Bagikan:

JAKARTA – Setelah negara-negara Barat memberlakukan sanksi baru terhadap Rusia atas invasinya ke Ukraina, termasuk memblokir beberapa bank dari sistem pembayaran internasional SWIFT, harga minyak mentah melonjak dan rubel anjlok hampir 30 persen ke rekor terendah baru.

Permintaan aman mendorong imbal hasil obligasi bersama dengan dolar dan yen lebih tinggi, sementara euro merosot setelah Presiden Rusia Vladimir Putin menempatkan angkatan bersenjata nuklir dalam siaga tinggi, sejak Minggu, 27 Februari.

Ketegangan konflik Rusia – Ukraina mengangkat kekhawatiran bahwa pasokan minyak dari produsen terbesar kedua di dunia itu dapat terganggu. Sehingga mengirim harga minyak mentah Brent berjangka melonjak 4,21 dolar AS atau 4,3 persen menjadi diperdagangkan di 102,14 dolar AS per barel.

Harga minyak mentah berjangka West Texas Intermediate (WTI) AS melambung 4,58 dolar AS atau 5,0 persen menjadi diperdagangkan di 96,17 dolar AS per barel.

Kyle Rodda, seorang analis pasar di IG Australia mengatakan, saham berjangka AS dan Eropa merosot, tetapi saham Asia-Pasifik sebagian besar lebih tinggi dalam perdagangan yang fluktuatif, didukung oleh kenaikan Wall Street pada Jumat, 25 Februari, ketika Indeks S&P 500 ditutup melonjak 2,51 persen.

"Kami memiliki banjir informasi yang sangat negatif selama akhir pekan," kata Rodda. "Perasaan saya adalah tidak akan ada banyak kekuatan bertahan di balik langkah khusus ini (di saham Asia-Pasifik), mengingat kita sedang berbicara tentang risiko stabilitas keuangan, dan ancaman perang nuklir."

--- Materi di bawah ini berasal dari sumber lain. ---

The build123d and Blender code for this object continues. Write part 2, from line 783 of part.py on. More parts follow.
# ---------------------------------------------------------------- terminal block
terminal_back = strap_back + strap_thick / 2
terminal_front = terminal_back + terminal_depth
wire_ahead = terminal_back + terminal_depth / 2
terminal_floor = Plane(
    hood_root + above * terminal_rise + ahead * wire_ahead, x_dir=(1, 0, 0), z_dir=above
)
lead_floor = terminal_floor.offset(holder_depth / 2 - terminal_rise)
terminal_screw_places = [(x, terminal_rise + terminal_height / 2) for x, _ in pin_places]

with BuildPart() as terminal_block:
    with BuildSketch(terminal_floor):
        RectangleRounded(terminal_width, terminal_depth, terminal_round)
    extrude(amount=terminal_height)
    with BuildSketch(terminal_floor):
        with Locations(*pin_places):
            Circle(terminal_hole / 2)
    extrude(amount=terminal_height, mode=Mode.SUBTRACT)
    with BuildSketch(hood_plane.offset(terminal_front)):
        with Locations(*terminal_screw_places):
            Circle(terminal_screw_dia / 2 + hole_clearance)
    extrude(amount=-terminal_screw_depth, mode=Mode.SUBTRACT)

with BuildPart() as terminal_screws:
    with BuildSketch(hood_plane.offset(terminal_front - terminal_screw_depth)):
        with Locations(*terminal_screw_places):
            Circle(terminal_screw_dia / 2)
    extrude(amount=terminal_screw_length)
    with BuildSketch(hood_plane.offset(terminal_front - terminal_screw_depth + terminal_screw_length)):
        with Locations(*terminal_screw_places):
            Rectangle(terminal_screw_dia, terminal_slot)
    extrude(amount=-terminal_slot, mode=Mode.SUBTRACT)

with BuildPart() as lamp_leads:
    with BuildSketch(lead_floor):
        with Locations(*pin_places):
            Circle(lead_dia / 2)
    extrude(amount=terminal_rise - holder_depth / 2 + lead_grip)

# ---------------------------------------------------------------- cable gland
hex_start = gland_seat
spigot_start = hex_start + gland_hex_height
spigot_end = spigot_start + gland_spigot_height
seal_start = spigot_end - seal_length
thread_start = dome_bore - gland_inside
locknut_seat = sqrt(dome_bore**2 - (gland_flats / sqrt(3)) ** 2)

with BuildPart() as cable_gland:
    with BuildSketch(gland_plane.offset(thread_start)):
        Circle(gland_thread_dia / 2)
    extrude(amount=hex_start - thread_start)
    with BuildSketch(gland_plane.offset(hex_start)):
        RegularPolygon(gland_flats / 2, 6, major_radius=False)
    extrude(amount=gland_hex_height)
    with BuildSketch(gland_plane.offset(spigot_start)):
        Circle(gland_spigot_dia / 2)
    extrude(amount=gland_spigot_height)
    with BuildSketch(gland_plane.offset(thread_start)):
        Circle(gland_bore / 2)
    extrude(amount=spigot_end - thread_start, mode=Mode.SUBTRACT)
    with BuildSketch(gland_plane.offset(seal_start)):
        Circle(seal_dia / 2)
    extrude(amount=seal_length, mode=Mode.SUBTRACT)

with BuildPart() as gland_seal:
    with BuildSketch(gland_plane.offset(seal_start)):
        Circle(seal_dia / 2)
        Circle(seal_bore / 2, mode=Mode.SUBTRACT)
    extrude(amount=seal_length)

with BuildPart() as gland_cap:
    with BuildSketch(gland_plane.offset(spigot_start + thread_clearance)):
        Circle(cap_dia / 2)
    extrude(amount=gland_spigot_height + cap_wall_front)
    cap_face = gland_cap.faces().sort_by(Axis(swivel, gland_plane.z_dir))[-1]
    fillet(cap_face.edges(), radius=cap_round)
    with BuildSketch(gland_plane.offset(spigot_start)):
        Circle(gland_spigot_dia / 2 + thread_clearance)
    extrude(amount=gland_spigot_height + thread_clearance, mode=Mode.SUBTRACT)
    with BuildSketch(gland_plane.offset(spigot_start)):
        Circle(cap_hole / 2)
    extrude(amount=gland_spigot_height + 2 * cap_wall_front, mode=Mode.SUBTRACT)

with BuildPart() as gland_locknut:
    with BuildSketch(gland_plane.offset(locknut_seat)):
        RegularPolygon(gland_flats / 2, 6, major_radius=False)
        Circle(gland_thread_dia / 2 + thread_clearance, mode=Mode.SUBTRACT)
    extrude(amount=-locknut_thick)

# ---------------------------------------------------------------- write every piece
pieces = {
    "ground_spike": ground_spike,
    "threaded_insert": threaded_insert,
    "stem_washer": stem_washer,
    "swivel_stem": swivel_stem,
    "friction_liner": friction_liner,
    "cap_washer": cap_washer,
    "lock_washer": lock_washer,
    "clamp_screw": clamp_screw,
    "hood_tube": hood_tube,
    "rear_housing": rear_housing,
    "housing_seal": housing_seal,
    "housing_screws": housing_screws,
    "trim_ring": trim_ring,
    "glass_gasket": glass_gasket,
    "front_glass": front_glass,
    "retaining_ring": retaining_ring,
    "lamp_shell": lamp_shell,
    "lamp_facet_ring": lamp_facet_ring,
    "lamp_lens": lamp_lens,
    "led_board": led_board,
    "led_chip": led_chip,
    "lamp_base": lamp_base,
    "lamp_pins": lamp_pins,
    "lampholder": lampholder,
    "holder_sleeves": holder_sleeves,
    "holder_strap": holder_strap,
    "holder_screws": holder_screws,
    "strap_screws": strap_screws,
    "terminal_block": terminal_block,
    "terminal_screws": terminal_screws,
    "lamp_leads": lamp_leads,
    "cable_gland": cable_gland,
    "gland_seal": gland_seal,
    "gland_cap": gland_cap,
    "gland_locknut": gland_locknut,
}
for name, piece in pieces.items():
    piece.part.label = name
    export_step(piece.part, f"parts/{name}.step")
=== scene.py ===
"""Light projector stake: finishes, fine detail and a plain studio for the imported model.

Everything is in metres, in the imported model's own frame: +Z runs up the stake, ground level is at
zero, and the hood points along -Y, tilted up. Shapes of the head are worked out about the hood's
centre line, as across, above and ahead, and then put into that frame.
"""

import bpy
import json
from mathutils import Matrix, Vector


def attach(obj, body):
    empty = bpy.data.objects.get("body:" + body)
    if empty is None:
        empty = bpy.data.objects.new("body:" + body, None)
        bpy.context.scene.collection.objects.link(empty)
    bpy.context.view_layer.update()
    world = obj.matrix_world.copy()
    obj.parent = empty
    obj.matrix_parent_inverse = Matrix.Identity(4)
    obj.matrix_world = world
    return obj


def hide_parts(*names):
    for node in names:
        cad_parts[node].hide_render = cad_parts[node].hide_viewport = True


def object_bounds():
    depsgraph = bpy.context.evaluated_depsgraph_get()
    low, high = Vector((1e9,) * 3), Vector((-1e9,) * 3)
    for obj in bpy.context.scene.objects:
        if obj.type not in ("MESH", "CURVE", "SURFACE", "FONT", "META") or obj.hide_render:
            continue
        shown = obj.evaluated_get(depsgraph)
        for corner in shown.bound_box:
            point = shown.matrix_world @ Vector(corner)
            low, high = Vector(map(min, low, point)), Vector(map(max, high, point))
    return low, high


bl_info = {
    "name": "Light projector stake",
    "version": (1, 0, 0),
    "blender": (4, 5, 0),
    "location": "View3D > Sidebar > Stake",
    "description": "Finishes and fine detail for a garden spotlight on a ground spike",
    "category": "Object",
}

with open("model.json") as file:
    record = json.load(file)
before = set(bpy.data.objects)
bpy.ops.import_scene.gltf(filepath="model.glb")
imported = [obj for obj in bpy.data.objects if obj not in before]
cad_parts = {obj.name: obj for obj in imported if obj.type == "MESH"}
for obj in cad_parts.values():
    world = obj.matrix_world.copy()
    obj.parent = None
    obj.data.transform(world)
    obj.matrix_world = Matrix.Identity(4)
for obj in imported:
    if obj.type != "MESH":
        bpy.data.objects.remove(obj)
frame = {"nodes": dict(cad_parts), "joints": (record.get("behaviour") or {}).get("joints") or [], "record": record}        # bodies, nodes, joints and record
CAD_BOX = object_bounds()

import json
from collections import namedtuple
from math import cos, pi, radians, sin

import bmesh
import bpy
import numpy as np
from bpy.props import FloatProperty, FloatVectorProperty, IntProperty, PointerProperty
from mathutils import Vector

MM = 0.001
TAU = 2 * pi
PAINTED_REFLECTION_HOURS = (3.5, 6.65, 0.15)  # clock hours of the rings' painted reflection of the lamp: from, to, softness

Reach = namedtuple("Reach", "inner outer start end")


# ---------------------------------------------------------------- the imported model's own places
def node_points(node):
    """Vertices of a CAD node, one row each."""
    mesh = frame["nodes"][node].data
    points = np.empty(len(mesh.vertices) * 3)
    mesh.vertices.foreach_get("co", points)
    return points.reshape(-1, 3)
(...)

"Volatilitas meningkat. Aksi harga sangat berombak." katanya.

Saham berjangka emini AS mengarah ke penurunan 1,57 persen saat dimulai kembali, sementara EURO STOXX 50 berjangka pan-Eropa kehilangan 2,83 persen.

Indeks Nikkei 225 Jepang naik 0,48 persen, pulih dari kerugian sebelumnya. Indeks acuan Australia bertambah 0,64 persen setelah juga turun pada satu titik. Namun, indeks saham unggulan China (CSI300) tergelincir 0,21 persen. Indeks saham regional MSCI naik tipis 0,09 persen.

Sementara itu imbal hasil obligasi pemerintah AS 10-tahun turun sekitar 6 basis poin menjadi 1,92 persen, dan imbal hasil Australia yang setara juga turun sekitar 6 basis poin, menjadi 2,18 persen.

Euro turun 0,9 persen menjadi 1,1170 dolar dan 0,87 persen menjadi 129,065 yen, sedangkan dolar Australia dan Selandia Baru yang sensitif terhadap risiko masing-masing merosot 0,66 persen dan 0,76 persen.

Rubel jatuh 29,37 persen ke rekor terendah 119 per dolar.